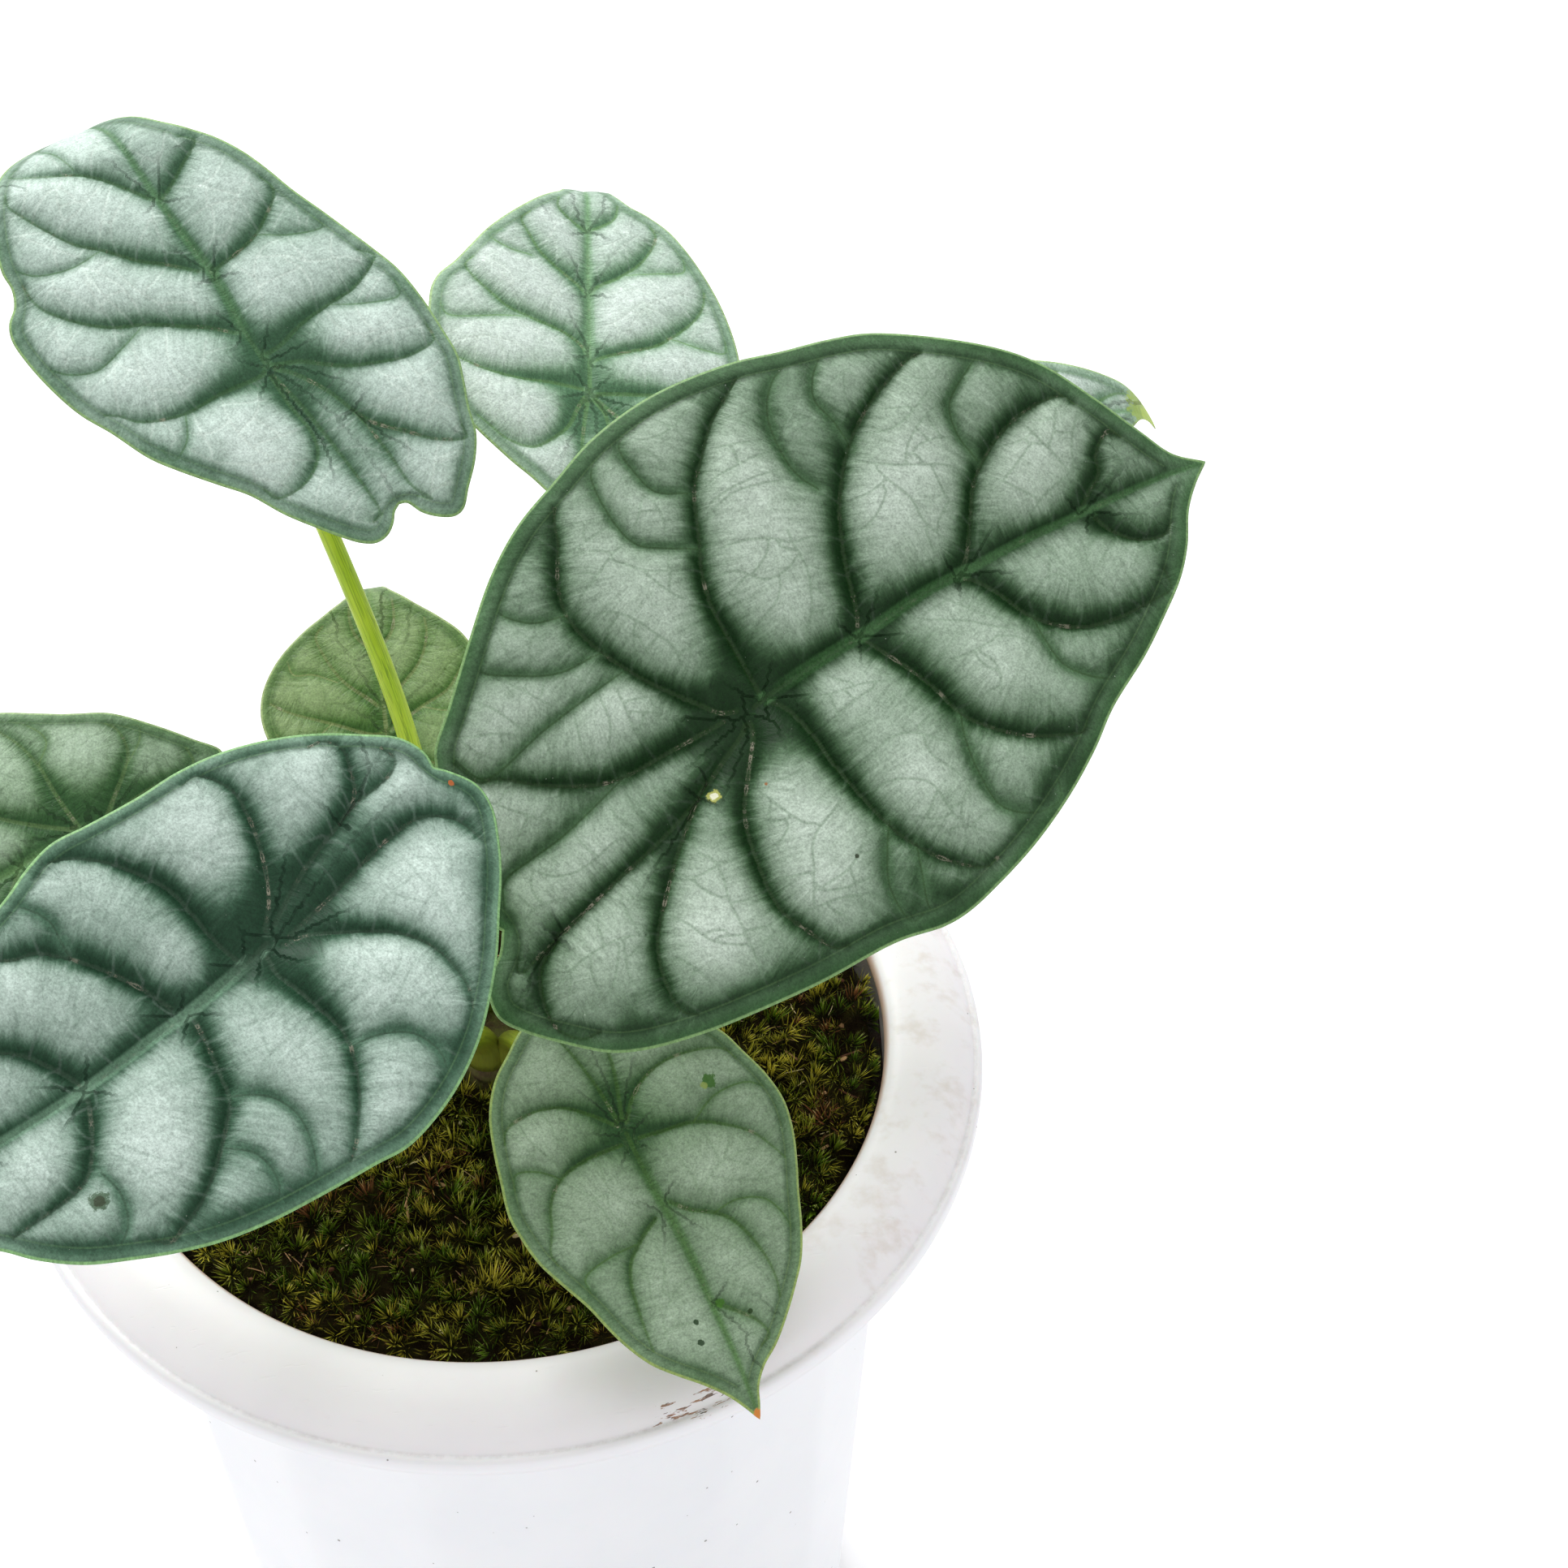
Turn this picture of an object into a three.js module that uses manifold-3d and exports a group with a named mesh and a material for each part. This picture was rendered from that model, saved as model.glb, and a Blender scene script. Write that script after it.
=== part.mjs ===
import * as THREE from 'three';
import * as BufferGeometryUtils from 'three/addons/utils/BufferGeometryUtils.js';
import Module from 'manifold-3d';

// A silver dragon alocasia in a white plastic pot. Millimetres, +Z up.
// The origin is the middle of the pot's foot. -Y is the front, +X the right.

const manifold = await Module();
manifold.setup();

// Pot
const potHeight = 225;
const lipRadius = 104.2;
const lipDrop = 6.5;
const lipDepth = 4;
// The rolled rim's cross-section as [radius, depth below the top], inside to lip above, neck to lip below.
const rimAbove = [[84.5, 2.2], [86.8, 0.6], [90, 0], [95, 0.8], [99.5, 2.7], [102.4, 4.8]];
const rimBelow = [[87, 4], [90, 1.7], [97, 3.4], [101, 6.6]];
const neckRadius = 86.4;
const footRadius = 73.4;
const panels = 16;
const panelEdgeAngle = -86;
const panelFlatness = 0.8;
const segmentsPerPanel = 4;
const wall = 1.7;
const footRingWidth = 6;
const footRise = 2.5;
const footEdge = 1;
const floorCorner = 3;
const padRadius = 20;
const drainHoles = 6;
const drainHoleRadius = 3.5;
const drainCircleRadius = 44;
const roundSegments = 48;

// Fill
const gap = 0.3;
const mixTop = 210;
const mossEdgeRadius = 80.5;
const mossEdgeTop = 215.5;
const mossDomeTop = 219;

// Crown, where every stalk starts
const crownRadius = 10.3;
const crownTop = 225;
const stalkCircleRadius = 7.3;

// A stalk bends square to its blade over its last few millimetres.
const neckBelowFace = 7;
const neckAlongStalk = 4;
const squareLength = 2;
const tubeSlack = 0.05;

// Leaf blades
const bladeThickness = 1;
const spokesPerStretch = 2;
const rings = 4;

// Each leaf: where the stalk meets the blade, the midrib's heading and climb, the blade's roll about it,
// the form of its surface, the stalk, and its margin from the tip down the right side to the notch
// between the back lobes, then up the left side to the tip. Margin points are in the blade's own plane,
// +y along the midrib and the notch below the stalk.
const leaves = {
  right_front: {
    navel: [52.5, -34, 347.5], heading: 20, climb: 12, roll: 30,
    form: { lift: 0.2, fall: 0.0024, tipFrom: 70, tipBend: 0.006, lobeBend: 0.002 },
    stalk: { width: 5, foot: -30, bow: [3, -6, 0] },
    right: [[0, 99], [6, 91.5], [18, 81], [27.5, 67], [38, 49.5], [47.5, 31], [52.2, 12], [50.3, -8],
      [48.5, -28], [44.5, -48], [36, -60], [26, -67.8], [19, -65.5], [12.5, -59.5]],
    left: [[12.5, -59.5], [5, -64], [-6, -63.5], [-19, -56], [-36, -39], [-50, -21], [-57.7, -2],
      [-59.8, 12], [-57.8, 30.2], [-54.3, 43.2], [-50.1, 55.2], [-37.5, 72.8],
      [-20.5, 84.8], [-8, 91.5], [0, 99]],
  },
  left_front: {
    navel: [-37.5, -77, 346.5], heading: -148.5, climb: -3, roll: -24,
    form: { lift: 0.2, fall: 0.0032, tipFrom: 45, tipBend: 0.004, lobeBend: 0.001 },
    stalk: { width: 5, foot: -120, bow: [-2, -8, 0] },
    right: [[0, 89], [8, 79.5], [18, 63], [26, 43], [32, 27], [33.7, 14], [33.2, -4], [32.3, -12.5],
      [29.8, -21.5], [22.5, -35.5], [17, -41.8], [13.5, -43.3], [11, -43]],
    left: [[11, -43], [8, -45.8], [2.5, -48.3], [-6, -45], [-18, -36], [-29.5, -25.5], [-39.2, -12],
      [-43.5, 2], [-42.3, 18], [-39.5, 36], [-33.7, 50], [-25, 62], [-14, 73.5], [-5, 82], [0, 89]],
  },
  left_back: {
    navel: [-30.5, 51.5, 370.5], heading: 119.5, climb: 26.5, roll: -9,
    form: { lift: 0.2, fall: 0.0034, tipFrom: 50, tipBend: 0.05, lobeBend: 0.002 },
    stalk: { width: 4.3, foot: 140, bow: [5.5, -3, 0] },
    right: [[0, 72], [6, 60.5], [12.5, 50], [19, 40], [23, 28], [27.5, 16], [31.8, 3], [32.5, -12],
      [28.5, -28], [24, -37.5], [17, -44.5], [12.5, -43.5], [7, -37.4]],
    left: [[7, -37.4], [2, -41.3], [-5.5, -38], [-17, -22.5], [-29.5, -7], [-38, 14], [-39.2, 25.5],
      [-35, 33.5], [-33.5, 41], [-28, 54], [-20, 63], [-9, 69], [0, 72]],
  },
  middle_back: {
    navel: [32.5, 63.5, 345.5], heading: 84.5, climb: 13, roll: 13,
    form: { lift: 0.18, fall: 0.0036, tipFrom: 48, tipBend: 0.05, lobeBend: 0.002 },
    stalk: { width: 4.3, foot: 60, bow: [0, 0, 0] },
    right: [[1, 67], [5.5, 58], [13, 47.5], [20, 40], [26, 29], [30, 17], [31, 3], [27, -13], [18, -26],
      [9, -31], [3, -27]],
    left: [[3, -27], [-2, -30], [-9, -25.8], [-20.5, -16], [-28, -6], [-32, 6], [-33, 17.5], [-31, 25.5],
      [-24.5, 34], [-16, 44.5], [-8, 52], [-3, 59.5], [1, 67]],
  },
  low_front: {
    navel: [22.5, -58.5, 259], heading: -71, climb: -22, roll: -0.5,
    form: { lift: 0.15, fall: 0.003, tipFrom: 45, tipBend: 0.01, lobeBend: 0.002 },
    stalk: { width: 3.6, foot: -75, bow: [0, -2, 6] },
    right: [[-0.5, 60.8], [1.8, 57], [5, 53.3], [11, 48], [18, 39], [21.5, 29.5], [26.8, 17.5], [28.3, 7],
      [26, -5], [22, -16], [11, -27], [5, -29.5], [0.5, -25]],
    left: [[0.5, -25], [-4, -29.5], [-12, -26], [-22, -17], [-28.2, -6.5], [-31.4, 6], [-28.5, 18],
      [-23.5, 30.5], [-17, 41], [-9, 49.5], [-4, 53.3], [-1.8, 57.5], [-0.5, 60.8]],
  },
  far_left: {
    navel: [-74.5, -8, 308.5], heading: -160, climb: -8, roll: -16,
    form: { lift: 0.2, fall: 0.004, tipFrom: 35, tipBend: 0.006, lobeBend: 0.002 },
    stalk: { width: 4.2, foot: 180, bow: [-4, 0, 6] },
    right: [[0, 72], [7, 63], [18, 52], [28, 36], [33, 20], [31, 6], [24, -6], [20, -14], [8, -26],
      [3, -29.5], [0, -25.5]],
    left: [[0, -25.5], [-4, -29.5], [-14, -24], [-26, -10], [-32, 6], [-33, 22], [-27, 40], [-17, 55],
      [-7, 64], [0, 72]],
  },
  low_back: {
    navel: [-16.5, 39, 279], heading: 91, climb: 19.5, roll: -4,
    form: { lift: 0.15, fall: 0.003, tipFrom: 31, tipBend: 0.1, lobeBend: 0.002 },
    stalk: { width: 3.2, foot: 100, bow: [0, 2, 2] },
    right: [[0, 45], [3.2, 36], [8, 31], [14, 25.5], [18.5, 20.5], [22, 12], [22, 2], [17, -9], [9, -14.5],
      [4, -15.5], [1, -12]],
    left: [[1, -12], [-3, -16], [-11, -15], [-20, -8], [-24.4, 1], [-25.4, 8], [-24.6, 14], [-21, 20.5],
      [-15, 26.5], [-7, 33], [-3, 37], [0, 45]],
  },
  right_back: {
    navel: [82, 57.5, 321], heading: 8.5, climb: 1.5, roll: 20,
    form: { lift: 0.2, fall: 0.004, tipFrom: 45, tipBend: 0.01, lobeBend: 0.002 },
    stalk: { width: 4.2, foot: 15, bow: [4, 2, 0] },
    right: [[-3.5, 75.3], [-2.8, 71], [0.5, 67], [6, 60], [17, 44], [25, 26], [29, 8], [27, -8], [19, -23],
      [9, -31], [3, -27]],
    left: [[3, -27], [-3, -31], [-13, -28], [-25, -18], [-30.8, -8], [-30.2, 8], [-28.5, 19], [-24.5, 31],
      [-19, 44], [-15, 55], [-9, 69], [-6, 73.2], [-3.5, 75.3]],
  },
};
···
● **Objective**
Write down every line of the data above that includes the string "manifold".

● **Solution to this task**
Turn this picture of an object into a three.js module that uses manifold-3d and exports a group with a named mesh and a material for each part. This picture was rendered from that model, saved as model.glb, and a Blender scene script. Write that script after it.
import Module from 'manifold-3d';
const manifold = await Module();
manifold.setup();